Your goal →
Everything from the line containing "if empty is" down to the line containing "in imported if" is to be returned exactly; include both boundary lines and leave out all others.

····················

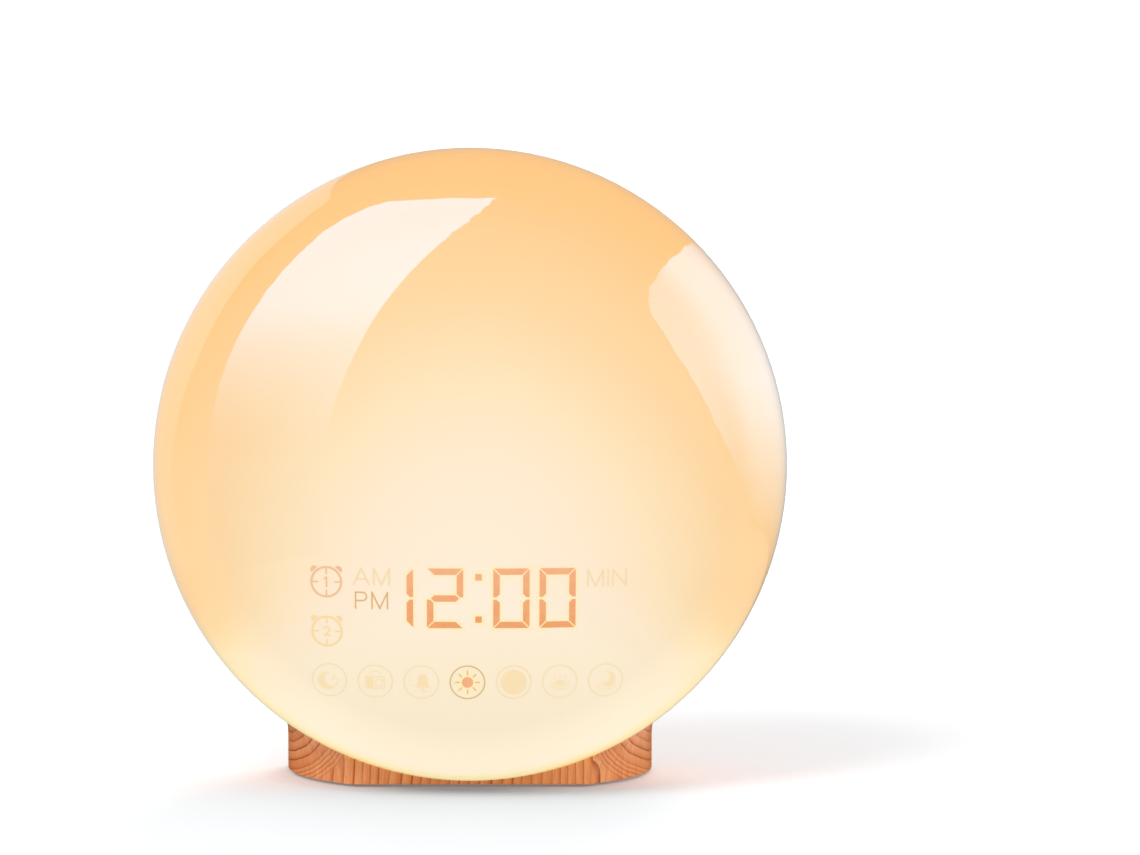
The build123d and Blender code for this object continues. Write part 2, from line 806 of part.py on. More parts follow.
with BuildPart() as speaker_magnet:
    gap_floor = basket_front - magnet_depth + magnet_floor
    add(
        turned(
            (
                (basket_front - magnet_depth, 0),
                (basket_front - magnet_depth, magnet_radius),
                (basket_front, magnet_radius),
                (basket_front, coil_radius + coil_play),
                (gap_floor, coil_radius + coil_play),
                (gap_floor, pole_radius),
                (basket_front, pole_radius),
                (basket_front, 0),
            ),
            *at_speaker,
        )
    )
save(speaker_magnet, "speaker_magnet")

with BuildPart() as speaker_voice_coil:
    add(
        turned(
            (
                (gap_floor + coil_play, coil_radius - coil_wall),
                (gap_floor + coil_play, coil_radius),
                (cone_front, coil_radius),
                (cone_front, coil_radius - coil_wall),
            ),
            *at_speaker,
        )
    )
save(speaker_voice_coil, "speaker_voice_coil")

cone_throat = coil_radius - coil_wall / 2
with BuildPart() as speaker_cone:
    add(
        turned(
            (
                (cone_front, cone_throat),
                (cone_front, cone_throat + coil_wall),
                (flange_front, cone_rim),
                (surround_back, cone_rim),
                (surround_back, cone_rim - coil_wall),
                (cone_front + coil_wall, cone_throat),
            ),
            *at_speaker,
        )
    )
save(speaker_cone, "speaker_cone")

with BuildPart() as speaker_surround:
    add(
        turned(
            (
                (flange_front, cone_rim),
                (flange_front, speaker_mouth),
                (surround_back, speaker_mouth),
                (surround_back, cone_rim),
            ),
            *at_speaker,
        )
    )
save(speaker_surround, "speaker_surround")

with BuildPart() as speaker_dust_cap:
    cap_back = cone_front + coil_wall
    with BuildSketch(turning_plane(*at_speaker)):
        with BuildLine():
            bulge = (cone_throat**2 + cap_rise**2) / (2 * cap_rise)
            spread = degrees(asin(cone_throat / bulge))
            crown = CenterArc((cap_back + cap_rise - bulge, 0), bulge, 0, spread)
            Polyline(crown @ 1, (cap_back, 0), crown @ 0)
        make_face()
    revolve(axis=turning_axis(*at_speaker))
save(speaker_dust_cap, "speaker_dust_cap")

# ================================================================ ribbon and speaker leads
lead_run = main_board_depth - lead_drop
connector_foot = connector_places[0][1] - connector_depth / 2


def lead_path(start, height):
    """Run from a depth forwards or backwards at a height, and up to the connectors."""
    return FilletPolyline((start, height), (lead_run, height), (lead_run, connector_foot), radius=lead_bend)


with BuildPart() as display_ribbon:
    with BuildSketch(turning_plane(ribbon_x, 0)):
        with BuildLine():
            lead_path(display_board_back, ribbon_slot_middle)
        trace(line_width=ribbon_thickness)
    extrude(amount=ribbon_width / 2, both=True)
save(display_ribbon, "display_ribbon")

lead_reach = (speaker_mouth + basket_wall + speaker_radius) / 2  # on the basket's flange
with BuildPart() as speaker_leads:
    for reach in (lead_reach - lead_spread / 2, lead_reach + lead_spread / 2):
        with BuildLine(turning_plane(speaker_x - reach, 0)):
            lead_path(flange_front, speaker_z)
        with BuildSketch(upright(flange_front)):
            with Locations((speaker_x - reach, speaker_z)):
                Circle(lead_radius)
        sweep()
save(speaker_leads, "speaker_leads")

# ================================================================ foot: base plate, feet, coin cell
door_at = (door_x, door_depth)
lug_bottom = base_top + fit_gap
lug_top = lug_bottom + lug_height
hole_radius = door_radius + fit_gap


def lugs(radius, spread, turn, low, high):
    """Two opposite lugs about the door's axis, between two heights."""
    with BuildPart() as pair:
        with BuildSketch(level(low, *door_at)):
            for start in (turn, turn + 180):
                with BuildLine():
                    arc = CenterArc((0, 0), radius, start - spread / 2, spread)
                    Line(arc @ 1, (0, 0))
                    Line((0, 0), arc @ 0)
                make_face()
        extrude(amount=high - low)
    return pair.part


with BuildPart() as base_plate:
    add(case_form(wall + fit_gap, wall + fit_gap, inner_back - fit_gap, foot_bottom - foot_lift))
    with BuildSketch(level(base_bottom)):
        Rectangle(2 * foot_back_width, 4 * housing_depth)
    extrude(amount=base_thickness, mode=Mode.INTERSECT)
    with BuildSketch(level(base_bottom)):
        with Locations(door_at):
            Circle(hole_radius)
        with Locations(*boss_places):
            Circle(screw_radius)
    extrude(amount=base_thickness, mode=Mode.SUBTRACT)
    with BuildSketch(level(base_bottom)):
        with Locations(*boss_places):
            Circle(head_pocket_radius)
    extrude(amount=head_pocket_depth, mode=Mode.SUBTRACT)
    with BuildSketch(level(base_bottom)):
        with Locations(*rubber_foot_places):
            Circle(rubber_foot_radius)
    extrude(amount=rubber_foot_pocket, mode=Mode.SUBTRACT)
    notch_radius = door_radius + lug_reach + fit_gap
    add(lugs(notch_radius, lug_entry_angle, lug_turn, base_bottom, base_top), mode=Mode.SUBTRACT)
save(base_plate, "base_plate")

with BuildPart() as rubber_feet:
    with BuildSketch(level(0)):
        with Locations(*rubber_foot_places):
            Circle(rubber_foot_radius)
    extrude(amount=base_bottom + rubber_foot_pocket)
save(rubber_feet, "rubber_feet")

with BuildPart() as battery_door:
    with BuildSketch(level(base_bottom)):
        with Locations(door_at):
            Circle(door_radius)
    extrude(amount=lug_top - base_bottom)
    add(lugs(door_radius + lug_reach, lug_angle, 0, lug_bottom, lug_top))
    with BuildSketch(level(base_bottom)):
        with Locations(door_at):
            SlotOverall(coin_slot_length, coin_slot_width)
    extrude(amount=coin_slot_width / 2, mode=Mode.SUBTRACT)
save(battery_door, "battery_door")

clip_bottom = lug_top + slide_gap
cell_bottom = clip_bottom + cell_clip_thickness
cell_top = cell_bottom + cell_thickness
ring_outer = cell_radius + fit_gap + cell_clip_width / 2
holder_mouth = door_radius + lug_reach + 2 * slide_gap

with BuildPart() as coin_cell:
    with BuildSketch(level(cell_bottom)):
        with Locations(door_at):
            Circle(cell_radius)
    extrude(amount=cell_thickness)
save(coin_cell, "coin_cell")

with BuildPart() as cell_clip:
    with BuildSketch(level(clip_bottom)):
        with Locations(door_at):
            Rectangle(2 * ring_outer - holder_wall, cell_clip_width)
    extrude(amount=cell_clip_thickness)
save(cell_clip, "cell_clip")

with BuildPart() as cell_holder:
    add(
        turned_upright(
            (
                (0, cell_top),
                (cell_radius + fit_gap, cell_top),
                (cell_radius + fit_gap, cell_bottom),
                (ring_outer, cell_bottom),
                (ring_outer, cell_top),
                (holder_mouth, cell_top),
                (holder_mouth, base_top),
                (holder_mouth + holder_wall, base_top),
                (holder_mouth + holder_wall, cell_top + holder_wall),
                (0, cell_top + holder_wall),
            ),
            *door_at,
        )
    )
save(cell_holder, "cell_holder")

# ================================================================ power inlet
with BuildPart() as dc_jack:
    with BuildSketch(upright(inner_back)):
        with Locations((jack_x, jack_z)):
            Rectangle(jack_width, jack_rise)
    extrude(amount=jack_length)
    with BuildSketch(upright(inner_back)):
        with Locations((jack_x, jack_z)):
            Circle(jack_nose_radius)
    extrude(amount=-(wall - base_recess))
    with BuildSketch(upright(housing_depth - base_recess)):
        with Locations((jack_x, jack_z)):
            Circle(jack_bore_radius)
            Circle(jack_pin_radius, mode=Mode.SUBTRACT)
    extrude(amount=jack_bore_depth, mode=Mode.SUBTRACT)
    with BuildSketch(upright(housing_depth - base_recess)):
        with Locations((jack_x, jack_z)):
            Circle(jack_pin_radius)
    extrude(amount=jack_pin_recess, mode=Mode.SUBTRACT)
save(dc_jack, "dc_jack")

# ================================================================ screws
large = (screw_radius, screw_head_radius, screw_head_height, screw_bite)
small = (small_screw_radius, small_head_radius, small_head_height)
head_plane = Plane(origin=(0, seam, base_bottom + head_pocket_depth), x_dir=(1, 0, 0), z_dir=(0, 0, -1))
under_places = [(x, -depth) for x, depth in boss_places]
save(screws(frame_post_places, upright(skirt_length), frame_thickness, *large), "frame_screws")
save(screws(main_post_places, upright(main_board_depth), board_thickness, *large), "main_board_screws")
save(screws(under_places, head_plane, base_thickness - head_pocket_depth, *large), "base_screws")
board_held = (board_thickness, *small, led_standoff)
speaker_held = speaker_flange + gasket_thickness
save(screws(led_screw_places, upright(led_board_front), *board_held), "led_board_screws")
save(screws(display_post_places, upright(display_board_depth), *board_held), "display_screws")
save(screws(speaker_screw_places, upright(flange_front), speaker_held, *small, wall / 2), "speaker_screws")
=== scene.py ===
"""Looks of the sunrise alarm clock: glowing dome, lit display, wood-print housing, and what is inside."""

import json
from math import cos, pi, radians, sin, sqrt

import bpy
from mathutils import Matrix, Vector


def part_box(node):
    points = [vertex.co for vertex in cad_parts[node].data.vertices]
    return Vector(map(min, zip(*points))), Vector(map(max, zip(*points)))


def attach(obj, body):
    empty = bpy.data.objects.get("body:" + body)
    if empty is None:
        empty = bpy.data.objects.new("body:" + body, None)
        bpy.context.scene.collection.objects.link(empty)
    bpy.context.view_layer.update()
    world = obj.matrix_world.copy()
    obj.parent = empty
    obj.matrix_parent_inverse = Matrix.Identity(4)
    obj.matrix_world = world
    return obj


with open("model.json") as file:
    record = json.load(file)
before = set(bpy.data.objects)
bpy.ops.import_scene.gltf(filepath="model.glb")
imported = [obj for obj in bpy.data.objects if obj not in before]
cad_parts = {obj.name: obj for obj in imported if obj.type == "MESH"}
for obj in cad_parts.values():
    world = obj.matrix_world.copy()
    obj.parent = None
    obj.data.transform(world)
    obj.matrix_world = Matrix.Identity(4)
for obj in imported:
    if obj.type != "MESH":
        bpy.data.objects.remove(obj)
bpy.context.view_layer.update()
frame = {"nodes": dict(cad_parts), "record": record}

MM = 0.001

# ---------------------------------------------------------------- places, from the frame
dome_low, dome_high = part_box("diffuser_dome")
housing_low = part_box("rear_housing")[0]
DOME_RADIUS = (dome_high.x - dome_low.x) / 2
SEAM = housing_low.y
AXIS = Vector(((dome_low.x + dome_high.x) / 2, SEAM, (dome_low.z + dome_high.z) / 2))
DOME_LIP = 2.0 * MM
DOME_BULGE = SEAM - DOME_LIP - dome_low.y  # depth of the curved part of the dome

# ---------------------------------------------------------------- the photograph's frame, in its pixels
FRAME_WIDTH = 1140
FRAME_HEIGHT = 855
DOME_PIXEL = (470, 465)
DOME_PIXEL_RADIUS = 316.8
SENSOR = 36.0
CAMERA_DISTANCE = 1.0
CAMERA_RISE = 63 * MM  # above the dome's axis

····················

Response →
    if empty is None:
        empty = bpy.data.objects.new("body:" + body, None)
        bpy.context.scene.collection.objects.link(empty)
    bpy.context.view_layer.update()
    world = obj.matrix_world.copy()
    obj.parent = empty
    obj.matrix_parent_inverse = Matrix.Identity(4)
    obj.matrix_world = world
    return obj


with open("model.json") as file:
    record = json.load(file)
before = set(bpy.data.objects)
bpy.ops.import_scene.gltf(filepath="model.glb")
imported = [obj for obj in bpy.data.objects if obj not in before]
cad_parts = {obj.name: obj for obj in imported if obj.type == "MESH"}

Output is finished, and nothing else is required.